Zulip Chat Archive

Stream: general

Topic: Convert Divisibility Hypothesis to pexpr


Aaron Bryce (May 23 2019 at 06:37):

I've come across an issue with a tactic I'm trying to write, which needs to have different behaviour based on the divisibility of the inputs, and I need to be able to convert the hypothesis generated by the if statement into a pexpr (or expr as the conversion between the two is not an issue) to use later in the tactic.

/-- If `x ∣ y` return an `expr` containing a proof! -/ meta def baz (x y : ℕ) : tactic (option expr) := if h : x ∣ y then some <$> to_expr ``(reflect %%h) else pure none

The above code currently errors with, failed to find type class instance for has_to_pexpr (x ∣ y). Does anyone know if this instance exists and just can't be inferred correctly, a way to make this instance if it doesn't exist, or an alternative way to convert the hypothesis to a (p)expr?

Mario Carneiro (May 23 2019 at 06:43):

It is not possible to do what you are attempting, because h does not exist in the VM

Scott Morrison (May 23 2019 at 06:43):

:-(

Mario Carneiro (May 23 2019 at 06:43):

Instead, you merely learn from that if statement that in fact x divides y, without a proof

Mario Carneiro (May 23 2019 at 06:44):

You can try to produce a proof by using dec_trivial

Mario Carneiro (May 23 2019 at 06:44):

by norm_num is probably the best method

Scott Morrison (May 23 2019 at 06:45):

Oh, I see. You have the if statement that is executed in the tactic logic, and then when it's time to build the expr you're after, you build the proof again inside a quotation.

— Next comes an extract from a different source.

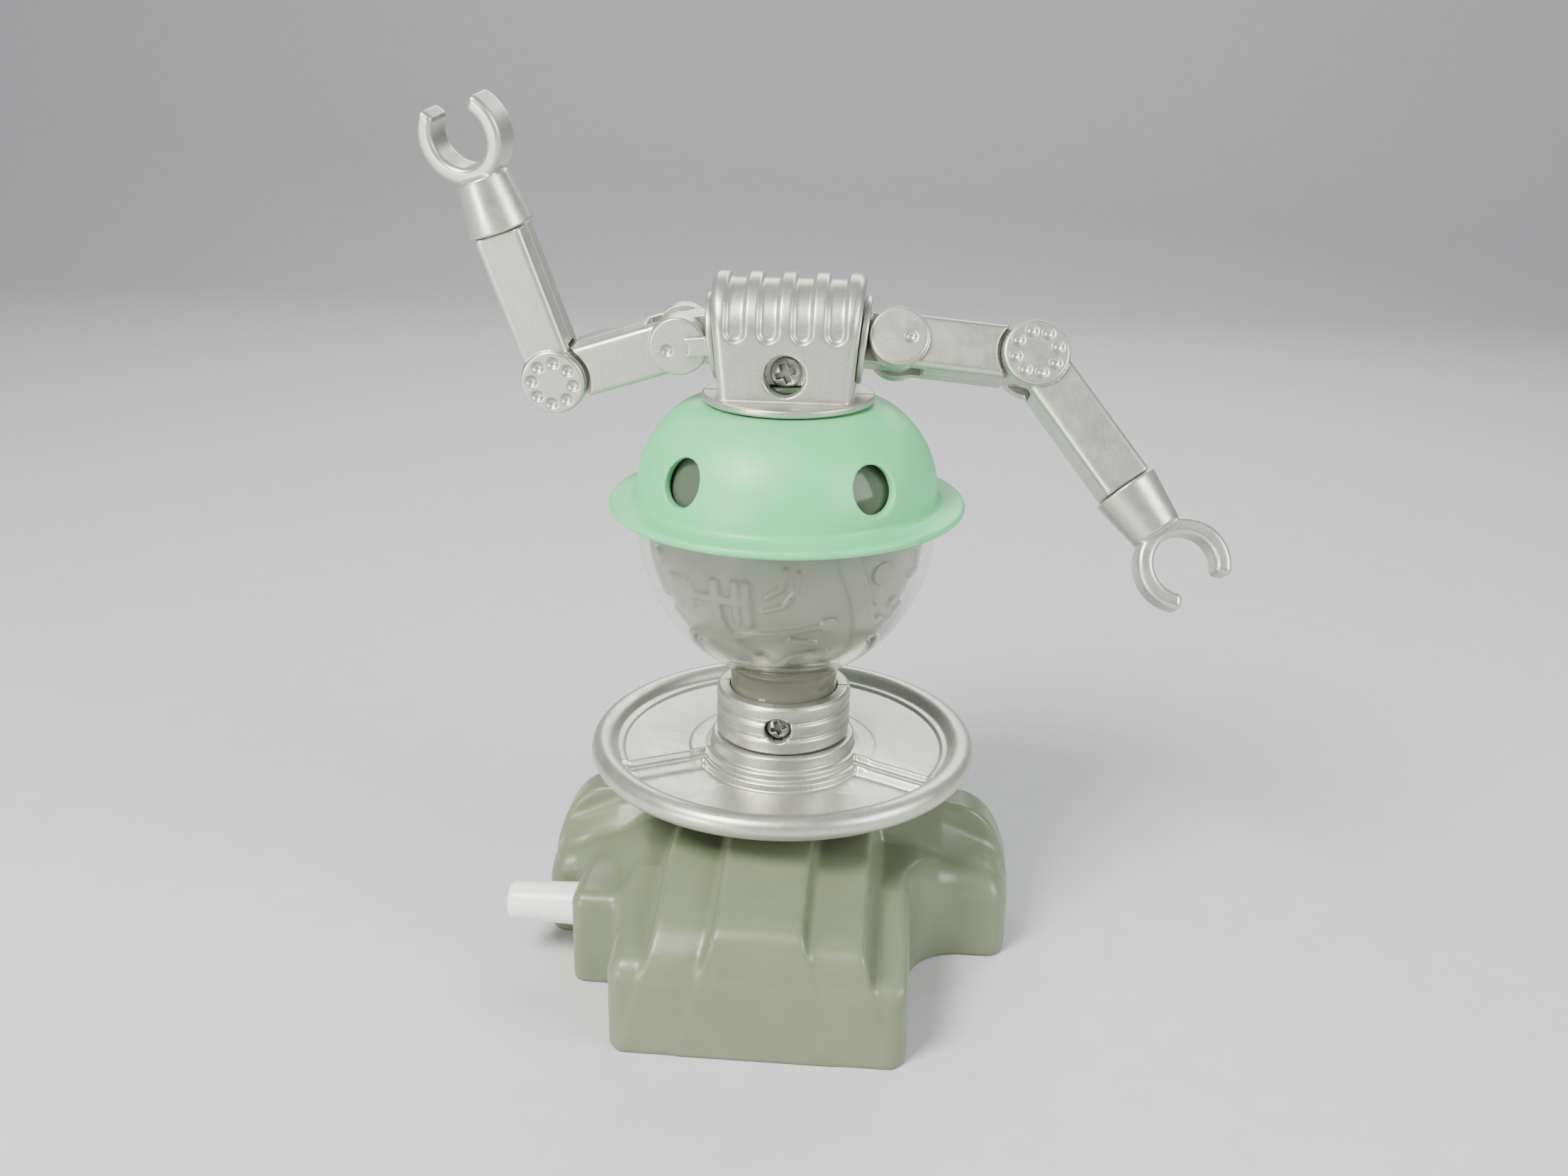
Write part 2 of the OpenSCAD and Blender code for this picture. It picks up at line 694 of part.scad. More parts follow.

Scott Morrison (May 23 2019 at 06:48):

Is this doing it?

open tactic

/-- If `x ∣ y` return an `expr` containing a proof! -/
meta def baz (x y : ℕ) : tactic (option expr) :=
if h : x ∣ y then
  some <$> to_expr ``(by norm_num : %%(reflect x) ∣ %%(reflect y))
else
  pure none

Mario Carneiro (May 23 2019 at 06:51):

/-- If `x ∣ y` return an `expr` containing a proof! -/
meta def baz (x y : ) : tactic (option expr) :=
if x  y then do
  (_, p)  norm_num.derive `((%%(reflect x) : )  %%(reflect y)),
  p'  tactic.mk_eq_mpr p `(trivial),
  return (some p')
else
pure none

run_cmd do
  some e <- baz 2 6, tactic.infer_type e >>= tactic.trace

Mario Carneiro (May 23 2019 at 06:52):

you build the proof again

You never built a proof the first time. For all you know the reason x | y evaluated to true is because it evaluated it with GMP natural numbers

Scott Morrison (May 23 2019 at 06:53):

Huh. Okay!

Scott Morrison (May 23 2019 at 06:53):

Lean is awesome. :-)

Aaron Bryce (May 23 2019 at 06:55):

Indeed. Both dec_trivial and norm_num seem to work in this instance, this tactic is now appears to be fully working Scott.